Records with modeling code:
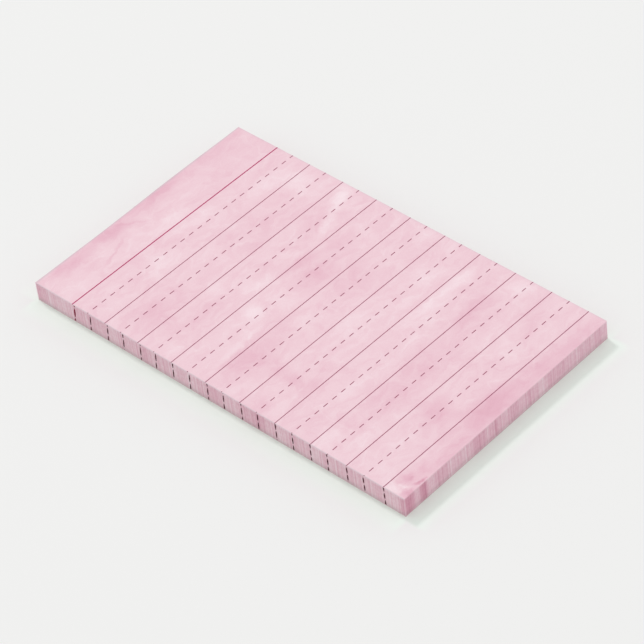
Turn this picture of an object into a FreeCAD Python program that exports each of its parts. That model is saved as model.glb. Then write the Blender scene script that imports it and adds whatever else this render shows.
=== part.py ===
import FreeCAD, Part
import os

import Sketcher

# A pad of ruled sticky notes, built the way the real one is: a stack of leaves that
# hold to each other only along a band of adhesive under the header edge, and a backing
# sheet that covers the adhesive of the lowest leaf. Away from the band the leaves lie
# loose, a hair apart, so each one can be lifted and peeled off. The ruling on the top
# leaf is a film of ink.
# Millimetres. X runs across the page, +Y points to the header edge, +Z is up.
# The origin is the middle of the underside.

document = FreeCAD.newDocument("sticky_note_pad")

DRIVING_SIZES = (
    ("sheet_width", 76.2, "leaf, side edge to side edge, 3 inches"),
    ("sheet_length", 127.0, "leaf, header edge to free edge, 5 inches"),
    ("sheet_thickness", 0.1, "paper of one leaf"),
    ("sheet_count", 50, "leaves in the pad"),
    ("adhesive_thickness", 0.015, "adhesive on the back of a leaf"),
    ("adhesive_band", 19.0, "adhesive, measured along the length"),
    ("adhesive_setback", 0.8, "bare strip between the header edge and the adhesive"),
    ("backing_thickness", 0.25, "backing sheet"),
    ("header_drop", 14.17, "header edge to the header rule"),
    ("header_rule_width", 0.3, "header rule, across its length"),
    ("rule_pitch", 11.85, "rule to rule, counted from the header rule"),
    ("rule_width", 0.2, "thin rule, across its length"),
    ("dash_lift", 0.28, "dashed line above the middle between two rules"),
    ("dash_width", 0.22, "dash, across its length"),
    ("dash_length", 1.55, "dash"),
    ("dash_pitch", 3.18, "start of one dash to the start of the next"),
    ("dash_start", 1.93, "left edge to the first whole dash"),
    ("print_lean", 0.68, "degrees by which the print leans from the cut edges"),
    ("ink_thickness", 0.02, "film of ink"),
)

sizes = document.addObject("Spreadsheet::Sheet", "sizes")
for row, (name, value, meaning) in enumerate(DRIVING_SIZES, start=1):
    sizes.set(f"A{row}", name)
    sizes.set(f"B{row}", str(value))
    sizes.set(f"C{row}", meaning)
    sizes.setAlias(f"B{row}", name)
document.recompute()

# Heights above the underside
ADHESIVE_UNDERSIDE = "sizes.backing_thickness"
LEAF_UNDERSIDE = "(sizes.backing_thickness + sizes.adhesive_thickness)"
LEAF_PITCH = "(sizes.sheet_thickness + sizes.adhesive_thickness)"
WRITTEN_FACE = f"(sizes.backing_thickness + sizes.sheet_count * {LEAF_PITCH})"
INK_TOP = f"({WRITTEN_FACE} + sizes.ink_thickness)"

# Places on the page, measured from its middle
HEADER_EDGE = "(sizes.sheet_length / 2)"
ADHESIVE_EDGE = f"({HEADER_EDGE} - sizes.adhesive_setback)"
HEADER_RULE_Y = f"({HEADER_EDGE} - sizes.header_drop)"
FIRST_RULE_Y = f"({HEADER_RULE_Y} - sizes.rule_pitch)"
FIRST_DASHES_Y = f"({HEADER_RULE_Y} - sizes.rule_pitch / 2 + sizes.dash_lift)"

# The dashes run off both side edges: the first one starts a pitch before the first
# whole dash, and as many follow as reach the right edge.
FIRST_DASH_X = (
    "(-sizes.sheet_width / 2 + sizes.dash_start - sizes.dash_pitch + sizes.dash_length / 2)"
)
DASHES_IN_A_ROW = "ceil((sizes.sheet_width - sizes.dash_start) / sizes.dash_pitch) + 1"
ROWS = "floor((sizes.sheet_length - sizes.header_drop) / sizes.rule_pitch)"

# The print runs past the side edges until it is trimmed, by a frame that is wider still.
OVERRUN = "(2 * sizes.dash_pitch)"
UNTRIMMED_WIDTH = f"(sizes.sheet_width + 2 * {OVERRUN})"
FRAME_WIDTH = f"({UNTRIMMED_WIDTH} + 2 * {OVERRUN})"
FRAME_LENGTH = "(sizes.sheet_length + 2 * sizes.rule_pitch)"

# In a pattern's list of spacings, this stands for the pattern's own offset.
COMMON_SPACING = -1.0


def new_body(node):
    """An empty body whose label is the piece's name."""
    body = document.addObject("PartDesign::Body", node)
    body.Label = node
    return body


def origin_feature(body, role):
    """One of the body's own base planes or axes."""
    return next(feature for feature in body.Origin.OriginFeatures if feature.Role == role)


def level_sketch(body, name, height, across="0", along="0", lean="0"):
    """An empty sketch level with the page.

    height, across and along place its origin over the middle of the underside, and
    lean turns it clockwise by so many degrees.
    """
    sketch = body.newObject("Sketcher::SketchObject", name)
    sketch.AttachmentSupport = [(origin_feature(body, "XY_Plane"), "")]
    sketch.MapMode = "FlatFace"
    sketch.setExpression(
        "AttachmentOffset",
        f"placement(vector({across}; {along}; {height}); rotation(vector(0; 0; 1); -({lean})))",
    )
    return sketch


def draw_rectangle(sketch, label, width, far_edge, depth):
    """A rectangle that lies the same to both sides of the sketch's upright axis.

    far_edge is how far its upper side lies above the sketch's origin, and depth its
    extent down from there.
    """
    right, top, extent = (
        float(sizes.evalExpression(expression))
        for expression in (f"{width} / 2", far_edge, depth)
    )
    bottom = top - extent
    corners = [
        FreeCAD.Vector(-right, bottom, 0),
        FreeCAD.Vector(right, bottom, 0),
        FreeCAD.Vector(right, top, 0),
        FreeCAD.Vector(-right, top, 0),
    ]
    sides = [
        sketch.addGeometry(Part.LineSegment(start, end), False)
        for start, end in zip(corners, corners[1:] + corners[:1])
    ]
    lower, right_side, upper, left_side = sides
    start_point, end_point = 1, 2
    origin_point = (-1, 1)
    upright_axis = -2
    for side, following in zip(sides, sides[1:] + sides[:1]):
        sketch.addConstraint(
            Sketcher.Constraint("Coincident", side, end_point, following, start_point)
        )
    sketch.addConstraint(Sketcher.Constraint("Horizontal", upper))
    sketch.addConstraint(Sketcher.Constraint("Vertical", right_side))
    sketch.addConstraint(Sketcher.Constraint("Vertical", left_side))
    sketch.addConstraint(
        Sketcher.Constraint("Symmetric", lower, start_point, lower, end_point, upright_axis)
    )
    driven = (
        ("width", "DistanceX", (lower, start_point, lower, end_point), 2 * right, width),
        ("far_edge", "DistanceY", (*origin_point, upper, start_point), top, far_edge),
        ("depth", "DistanceY", (right_side, start_point, right_side, end_point), extent, depth),
    )
    for role, kind, points, value, expression in driven:
        index = sketch.addConstraint(Sketcher.Constraint(kind, *points, value))
        sketch.renameConstraint(index, f"{label}_{role}")
        sketch.setExpression(f"Constraints.{label}_{role}", expression)


def raise_layer(body, name, sketch, thickness):
    """The sketch padded up to a layer of the given thickness."""
    layer = body.newObject("PartDesign::Pad", name)
    layer.Profile = sketch
    layer.setExpression("Length", thickness)
    document.recompute()
    return layer


def make_backing_sheet():
    """The plain sheet under the pad, cut to the same size as the leaves."""
    body = new_body("backing_sheet")
    outline = level_sketch(body, "backing_outline", "0")
    draw_rectangle(outline, "sheet", "sizes.sheet_width", HEADER_EDGE, "sizes.sheet_length")
    raise_layer(body, "backing", outline, "sizes.backing_thickness")
    return body


def make_note_sheets():
    """All the leaves: the lowest one with its adhesive, repeated up the stack."""
    body = new_body("note_sheets")
    band = level_sketch(body, "adhesive_outline", ADHESIVE_UNDERSIDE)
    draw_rectangle(band, "band", "sizes.sheet_width", ADHESIVE_EDGE, "sizes.adhesive_band")
    adhesive = raise_layer(body, "adhesive", band, "sizes.adhesive_thickness")
    outline = level_sketch(body, "leaf_outline", LEAF_UNDERSIDE)
    draw_rectangle(outline, "sheet", "sizes.sheet_width", HEADER_EDGE, "sizes.sheet_length")
    leaf = raise_layer(body, "leaf", outline, "sizes.sheet_thickness")

    stack = body.newObject("PartDesign::LinearPattern", "stack")
    stack.Originals = [adhesive, leaf]
    stack.Direction = (origin_feature(body, "Z_Axis"), [""])
    stack.Mode = "Spacing"
    stack.setExpression("Offset", LEAF_PITCH)
    stack.setExpression("Occurrences", "sizes.sheet_count")
    body.Tip = stack
    return body


def make_printed_ruling():
    """The header rule, the thin rules and the dashed lines, trimmed with the page."""
    body = new_body("printed_ruling")
    body.AllowCompound = True

    header_line = level_sketch(
        body, "header_line", WRITTEN_FACE, along=HEADER_RULE_Y, lean="sizes.print_lean"
    )
    draw_rectangle(
        header_line, "rule", UNTRIMMED_WIDTH, "sizes.header_rule_width / 2",
        "sizes.header_rule_width",
    )
    raise_layer(body, "header_rule", header_line, "sizes.ink_thickness")

    rule_line = level_sketch(
        body, "rule_line", WRITTEN_FACE, along=FIRST_RULE_Y, lean="sizes.print_lean"
    )
    draw_rectangle(
        rule_line, "rule", UNTRIMMED_WIDTH, "sizes.rule_width / 2", "sizes.rule_width"
    )
    rule = raise_layer(body, "thin_rule", rule_line, "sizes.ink_thickness")
    rules = body.newObject("PartDesign::LinearPattern", "thin_rules")
    rules.Originals = [rule]
    rules.Direction = (origin_feature(body, "Y_Axis"), [""])
    rules.Reversed = True
    rules.Mode = "Spacing"
    rules.setExpression("Offset", "sizes.rule_pitch")
    rules.setExpression("Occurrences", ROWS)
    body.Tip = rules

    first_dash_y = f"({FIRST_DASHES_Y} - {FIRST_DASH_X} * tan(sizes.print_lean * 1 deg))"
    dash_outline = level_sketch(
        body, "dash_outline", WRITTEN_FACE, FIRST_DASH_X, first_dash_y, "sizes.print_lean"
    )
    draw_rectangle(
        dash_outline, "dash", "sizes.dash_length", "sizes.dash_width / 2", "sizes.dash_width"
    )
    dash = raise_layer(body, "dash", dash_outline, "sizes.ink_thickness")
    dashes = body.newObject("PartDesign::LinearPattern", "dashed_lines")
    dashes.Originals = [dash]
    dashes.Direction = (dash_outline, ["H_Axis"])
    dashes.Mode = "Spacing"
    dashes.setExpression("Offset", "sizes.dash_pitch")
    dashes.setExpression("Occurrences", DASHES_IN_A_ROW)
    dashes.Direction2 = (origin_feature(body, "Y_Axis"), [""])
    dashes.Reversed2 = True
    dashes.Mode2 = "Spacing"
    dashes.Spacings2 = [COMMON_SPACING]
    dashes.setExpression("Offset2", "sizes.rule_pitch")
    dashes.setExpression("Occurrences2", ROWS)
    body.Tip = dashes
    document.recompute()

    # A frame round the page takes off what runs past the cut edges.
    frame = level_sketch(body, "trim_frame", INK_TOP)
    draw_rectangle(frame, "page", "sizes.sheet_width", HEADER_EDGE, "sizes.sheet_length")
    draw_rectangle(frame, "outside", FRAME_WIDTH, f"{FRAME_LENGTH} / 2", FRAME_LENGTH)
    trim = body.newObject("PartDesign::Pocket", "trim")
    trim.Profile = frame
    trim.setExpression("Length", "sizes.ink_thickness")
    body.Tip = trim
    document.recompute()
    if not trim.Shape.Volume < dashes.Shape.Volume:
        raise RuntimeError("the trim took nothing off the print")
    return body


pieces = [make_backing_sheet(), make_note_sheets(), make_printed_ruling()]
document.recompute()

for item in document.Objects:
    if "Invalid" in item.State or "Error" in item.State:
        raise RuntimeError(f"{item.Label} could not be computed: {item.State}")

os.makedirs("parts", exist_ok=True)
for piece in pieces:
    if piece.Shape.isNull() or not piece.Shape.isValid():
        raise RuntimeError(f"{piece.Label} has no valid solid")
    box = piece.Shape.BoundBox
    print(piece.Label, len(piece.Shape.Solids), "solids", round(piece.Shape.Volume, 3), "mm3",
          round(box.XLength, 4), round(box.YLength, 4), round(box.ZMin, 4), round(box.ZMax, 4))
for piece in pieces:
    piece.Shape.exportStep(f"parts/{piece.Label}.step")
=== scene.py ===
"""Pad of ruled sticky notes, printed in a soft mottled pink, on a pale table under soft light."""
import math
import random

import bpy
import bmesh
from mathutils import Matrix, Vector


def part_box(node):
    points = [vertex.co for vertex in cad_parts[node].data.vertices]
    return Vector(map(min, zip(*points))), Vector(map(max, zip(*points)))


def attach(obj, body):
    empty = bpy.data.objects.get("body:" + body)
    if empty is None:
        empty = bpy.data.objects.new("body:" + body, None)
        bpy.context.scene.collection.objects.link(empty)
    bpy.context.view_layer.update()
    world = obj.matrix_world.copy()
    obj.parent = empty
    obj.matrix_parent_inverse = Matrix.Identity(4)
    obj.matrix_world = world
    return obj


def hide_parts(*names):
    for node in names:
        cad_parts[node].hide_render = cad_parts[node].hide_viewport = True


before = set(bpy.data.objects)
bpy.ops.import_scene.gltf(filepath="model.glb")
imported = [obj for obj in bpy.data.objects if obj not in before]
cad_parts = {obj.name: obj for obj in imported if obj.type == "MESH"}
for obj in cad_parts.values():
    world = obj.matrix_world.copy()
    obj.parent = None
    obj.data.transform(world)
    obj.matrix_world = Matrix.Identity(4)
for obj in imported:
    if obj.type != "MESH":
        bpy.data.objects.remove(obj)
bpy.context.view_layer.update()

bl_info = {
    "name": "Sticky note pad",
    "version": (1, 0, 0),
    "blender": (4, 5, 0),
    "location": "View3D > Sidebar > Note pad",
    "description": "Makes a pad of ruled sticky notes and the table that it lies on",
    "category": "Object",
}

MM = 0.001
NOTES_LOW, NOTES_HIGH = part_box("note_sheets")

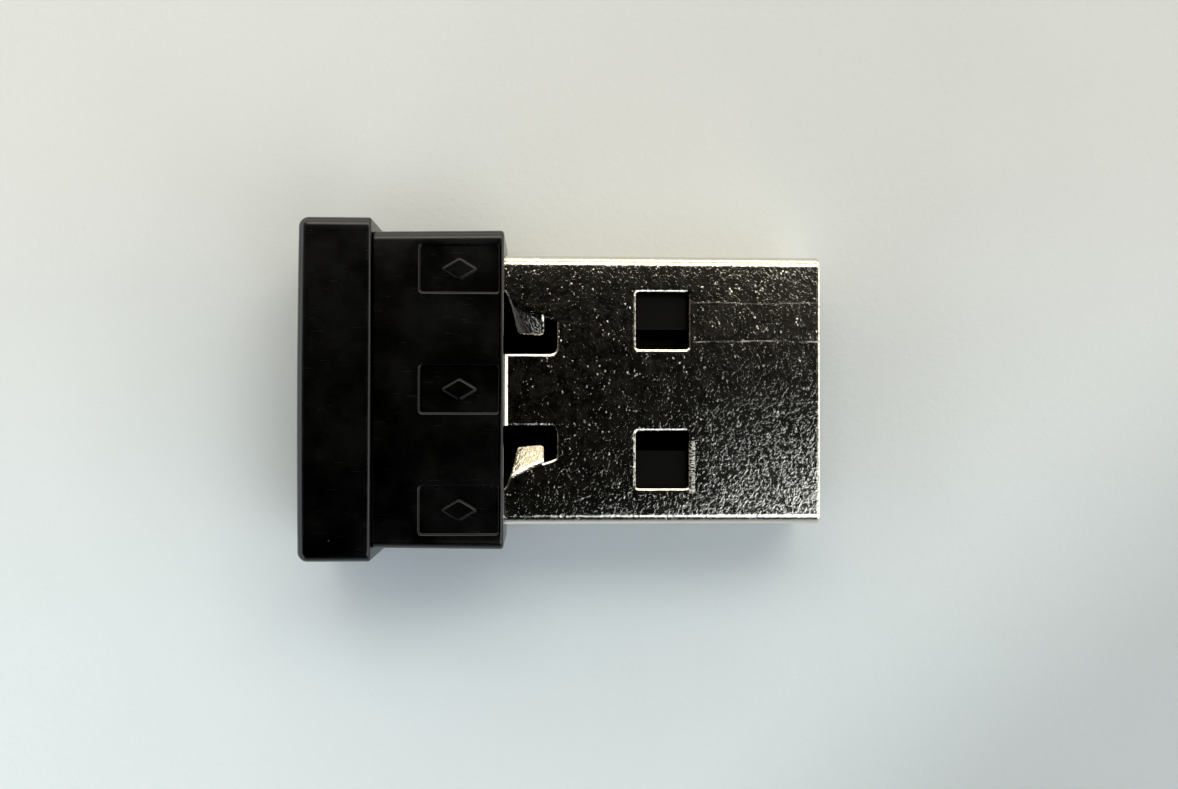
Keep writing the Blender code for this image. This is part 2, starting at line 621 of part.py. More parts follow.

◆ Written request:
Above are the records; print exactly the lines from the line with "for item in" to the line with "points = [vertex.co", including both, and nothing else.

◆ Correct answer:
for item in document.Objects:
    if "Invalid" in item.State or "Error" in item.State:
        raise RuntimeError(f"{item.Label} could not be computed: {item.State}")

os.makedirs("parts", exist_ok=True)
for piece in pieces:
    if piece.Shape.isNull() or not piece.Shape.isValid():
        raise RuntimeError(f"{piece.Label} has no valid solid")
    box = piece.Shape.BoundBox
    print(piece.Label, len(piece.Shape.Solids), "solids", round(piece.Shape.Volume, 3), "mm3",
          round(box.XLength, 4), round(box.YLength, 4), round(box.ZMin, 4), round(box.ZMax, 4))
for piece in pieces:
    piece.Shape.exportStep(f"parts/{piece.Label}.step")
=== scene.py ===
"""Pad of ruled sticky notes, printed in a soft mottled pink, on a pale table under soft light."""
import math
import random

import bpy
import bmesh
from mathutils import Matrix, Vector


def part_box(node):
    points = [vertex.co for vertex in cad_parts[node].data.vertices]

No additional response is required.